Título original: Rustin
País de origem: Estados Unidos (2023)
Duração: 108 minutos
Gênero: drama; biografia
Direção: George C. Wolfe
Roteiro: Julian Breece e Dustin Lance Black
História original: Julian Breece
Produção executiva: Barack Obama, Michelle Obama, David Permut, Alex G. Scott, Daniel Sladek, Chris Taaffe e Mark R. Wright
Produção: Bruce Cohen (p.g.a), Tonia Davis (p.g.a) e George C. Wolfe
Direção de fotografia: Tobias A. Schliessler
Direção de arte: Travis Kerr
Trilha sonora: Branford Marsalis
Edição: Andrew Mondshein
Distribuição: Netflix
Elenco: Colman Domingo, Aml Ameen, Chris Rock, Jeffrey Wright, Audra McDonald, Glynn Turman

Talvez tenha aguardado sobremaneira o Rustin (Netflix, 2023) de George C. Wolfe (A Voz Suprema do Blues, 2020) e, por isso, as letras a seguir serão mais emocionais. Aguardei-o ansiosa, pois a trajetória de Bayard Rustin (1912–1987) faz-se pedagógica às consequências do apagamento histórico de parte da intelectualidade de organizações sociais da luta pró-direitos civis via reprodução interna das violências estruturais ditas enfrentadas e a desarticular. Idealizador da até hoje celebrada Marcha sobre Washington por Trabalho e Liberdade (1963) e principal influência política pelo pacifismo de Martin Luther King Jr. (1929–1968), B. Rustin tem sua expoente biografia ativista enfim reabilitada e, agora, eternizada em imagem.

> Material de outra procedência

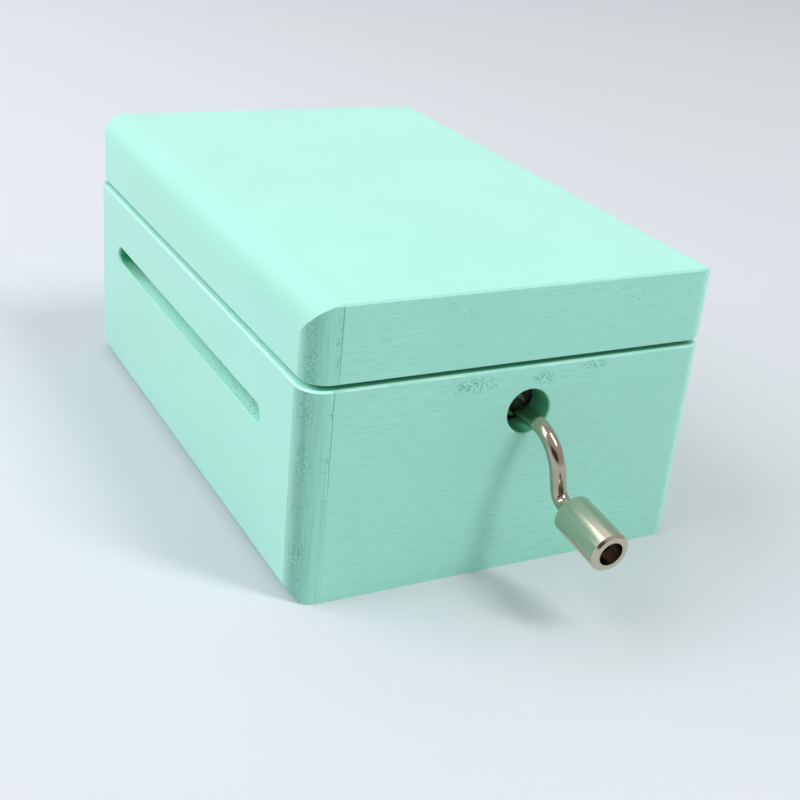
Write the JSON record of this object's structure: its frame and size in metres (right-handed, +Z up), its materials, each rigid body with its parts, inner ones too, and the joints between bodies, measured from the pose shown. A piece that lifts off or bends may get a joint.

À esquerda, o incontornavelmente carismático Colman Domingo dá vida ao ativista negro antirracismo e anti-LBTI+fobia Bayard Rustin (1912–1987), que aparece na imagem à direita. Fotos: reprodução.

O roteiro da dupla Julian Breece e Dustin Lance Black envida os embates travados entre as lideranças de maior expressão das entidades representativas do ativismo negro do período pela centralidade das articulações nacionais e as deploráveis tentativas de descrédito homofóbicas efetuadas por correligionários e por inimigos da causa à atuação protagonista de Rustin, em especial, no trabalho de base. Igualmente enfrentado com coragem, o dilema das alianças intergrupos encontra na voz, no corpo e no carisma incontestável de Colman Domingo uma sugestiva, porém ancestral solução: à imposição de hegemonia, o afastamento. A nota biográfica do longa limita-se à explicitação em tela de marcos temporais e de personalidades cuja relação pessoal e/ou militante constitui-se primaz à global compreensão do papel de destaque da personagem de Domingo frente aos movimentos sociais negros e à organização da Marcha de 1963, sempre reafirmado pela predominância de primeiros e de médios planos ao retrato do bem-iluminado intérprete de B. Rustin ao centro de cada quadro.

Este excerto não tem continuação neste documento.